A study published on the Nature website in June examined the competitiveness of hydrogen imports from Africa to the EU – with sobering results. Without political backing from European countries, hydrogen from Africa remains too expensive, the study concludes.
The analysis is based on geospatial models used to calculate the levelized cost of hydrogen (LCOH) and evaluates four financing scenarios. According to the study, the lowest production costs for green hydrogen from Africa, exported in the form of ammonia, range between €4.20 and €4.90 per kilogram. Only through government-backed de-risking measures could individual sites reach a competitive level of around €3.20 per kilogram. According to the study, this could be possible in Mauritania by around 2030.
Only 2.1 percent of the sites examined could be competitive under current interest rate conditions with de-risking. However, many of these are located in politically unstable regions such as parts of Western Sahara, central Algeria, or the border area between Sudan and Egypt.
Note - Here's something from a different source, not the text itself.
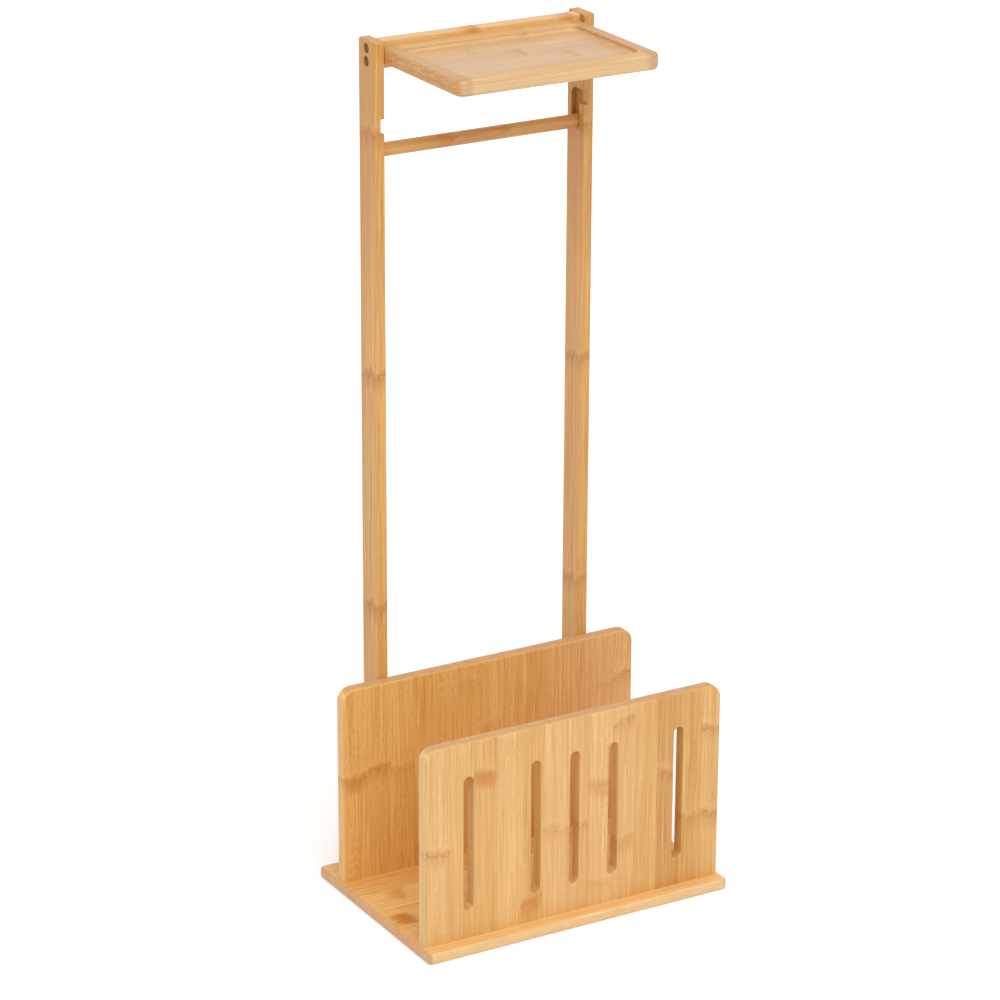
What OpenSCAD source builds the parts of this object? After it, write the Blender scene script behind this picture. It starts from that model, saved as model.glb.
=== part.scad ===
// Free-standing toilet paper stand in bamboo: a base board carries a bin for spare rolls,
// two posts hold a roll bar that lifts out, and a tray sits in front of the top rail.
// Millimetres. The origin is the middle of the base's underside, the front faces -Y.

/* [Base board] */
// Width of the base board, left to right
base_w = 300; // [270:5:360]
// Depth of the base board, front to back
base_d = 200; // [190:5:260]
// Thickness of the base board
base_t = 10; // [9:1:16]
// Radius of the base board's four corners, seen from above
base_corner_r = 4; // [3:0.5:12]
// Radius of the rounded edges of the base board
base_edge_r = 2.5; // [0.5:0.5:2.5]

/* [Bin panels] */
// Height of both bin panels above the base board
panel_h = 182; // [120:1:260]
// Thickness of both bin panels
panel_t = 12; // [10:1:18]
// Base board left free at each end of the panels
panel_end_margin = 3; // [0:1:15]
// Base board left free in front of the front panel
front_lip = 13; // [5:1:25]
// Radius of the panels' upper corners
panel_corner_r = 12; // [5:1:30]
// Radius of the rounded edges of the panels
panel_edge_r = 2; // [0.5:0.5:3]

/* [Slots in the front panel] */
// Width of a slot
slot_w = 9.5; // [6:0.5:14]
// Height of a slot
slot_h = 124; // [70:1:126]
// Height of the slots' lower ends above the base board
slot_rise = 26; // [24:1:40]
// Distance between the three middle slots
slot_pitch = 38.5; // [24:0.5:44]
// Distance of the two outer slots from the middle of the panel
outer_slot_x = 104.5; // [90:0.5:115]
// Radius of the rounded edges of the slots
slot_edge_r = 1; // [0.5:0.5:2]

/* [Posts] */
// Height of the whole stand
stand_h = 757; // [720:1:900]
// Clear width between the two posts
post_gap = 192; // [150:1:205]
// Width of a post, left to right
post_w = 10; // [9:0.5:16]
// Depth of a post, front to back
post_d = 27; // [24:0.5:30]
// Radius of the posts' upper corners, seen from the side
post_corner_r = 2.5; // [2:0.5:8]
// Radius of the rounded edges of the posts
post_edge_r = 1.2; // [0.4:0.2:2]

/* [Roll bar] */
// Diameter of the roll bar
bar_d = 12; // [10:0.5:14]
// Distance of the roll bar's axis below the top rail, which leaves room for the roll
bar_below_rail = 70.5; // [65:0.5:150]
// Depth of the groove in each post that holds the end of the bar
groove_depth = 4; // [3:0.5:5]
// Height by which the bar lifts before it can leave forwards
groove_lift = 23; // [18:0.5:32]
// Play of the bar in the groove, on each side
groove_play = 0.5; // [0.4:0.1:1]
// Gap below the resting bar and at each of its ends
bar_rest_gap = 0.3; // [0.2:0.1:0.4]
// Radius of the rounded ends of the bar
bar_end_r = 1; // [0.5:0.5:2]

/* [Top rail] */
// Height of the top rail
rail_h = 24; // [22:1:40]
// Thickness of the top rail
rail_t = 12; // [10:1:16]
// Distance of the rail's upper edge below the posts' tops
rail_drop = 1; // [0.5:0.5:10]
// Radius of the rounded edges of the rail
rail_edge_r = 1.5; // [0.5:0.5:3]

/* [Tray] */
// Depth of the tray from the rail to its front edge
tray_d = 130.5; // [100:0.5:160]
// Thickness of the tray
tray_t = 14; // [12:1:18]
// Gap between the tray and each post
tray_end_gap = 0.3; // [0.2:0.1:1]
// Radius of the tray's front corners, seen from above
tray_corner_r = 9; // [5:0.5:20]
// Radius of the rounded edges of the tray
tray_edge_r = 3; // [0.5:0.5:4]
// Width of the rim round the sunk floor of the tray
tray_rim = 12; // [8:0.5:20]
// Depth of the sunk floor below the rim
tray_sink = 5; // [4:0.5:5]
// Radius of the sunk floor's corners, seen from above
sink_corner_r = 10; // [5:0.5:20]
// Radius of the rounding at the foot of the sunk floor's wall
sink_foot_r = 3; // [0.5:0.5:3]
// Radius of the rounded upper edge of the sunk floor's wall
sink_edge_r = 1; // [0.5:0.5:1]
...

In these areas, investment guarantees from international organizations such as the Multilateral Investment Guarantee Agency (MIGA) are scarcely available, further limiting the feasibility of large-scale projects.
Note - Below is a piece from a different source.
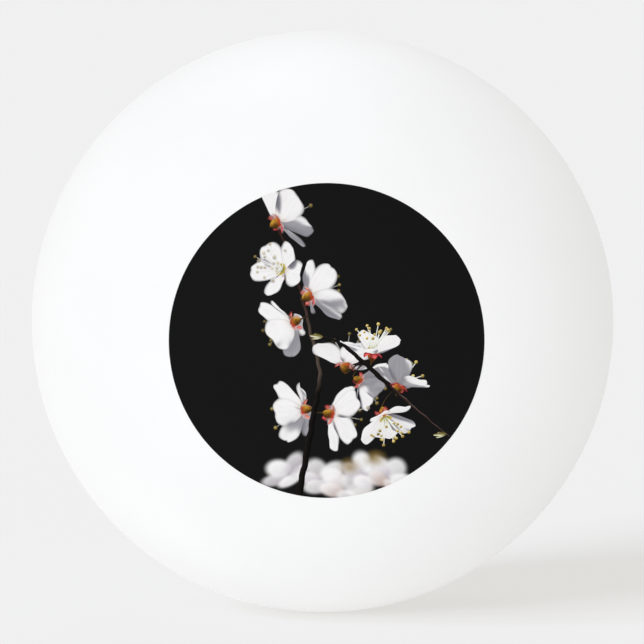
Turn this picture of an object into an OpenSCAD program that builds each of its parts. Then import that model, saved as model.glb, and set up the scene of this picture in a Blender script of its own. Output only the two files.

Another issue is the mismatch between project size and national economic capacity. For example, the planned Aman hydrogen project in Mauritania requires investments of around USD 40 billion – four times the country’s gross domestic product in 2021. Additional challenges include a shortage of skilled labor for wind energy development, water scarcity in certain regions, and high levels of foreign debt in many African countries.
The Nature authors therefore recommend targeted political support, tied to conditions such as local value creation and industrial use of hydrogen. Countries with existing industrial structures such as Morocco, Egypt, South Africa, or Kenya could benefit more from this than, for example, Namibia or Mauritania.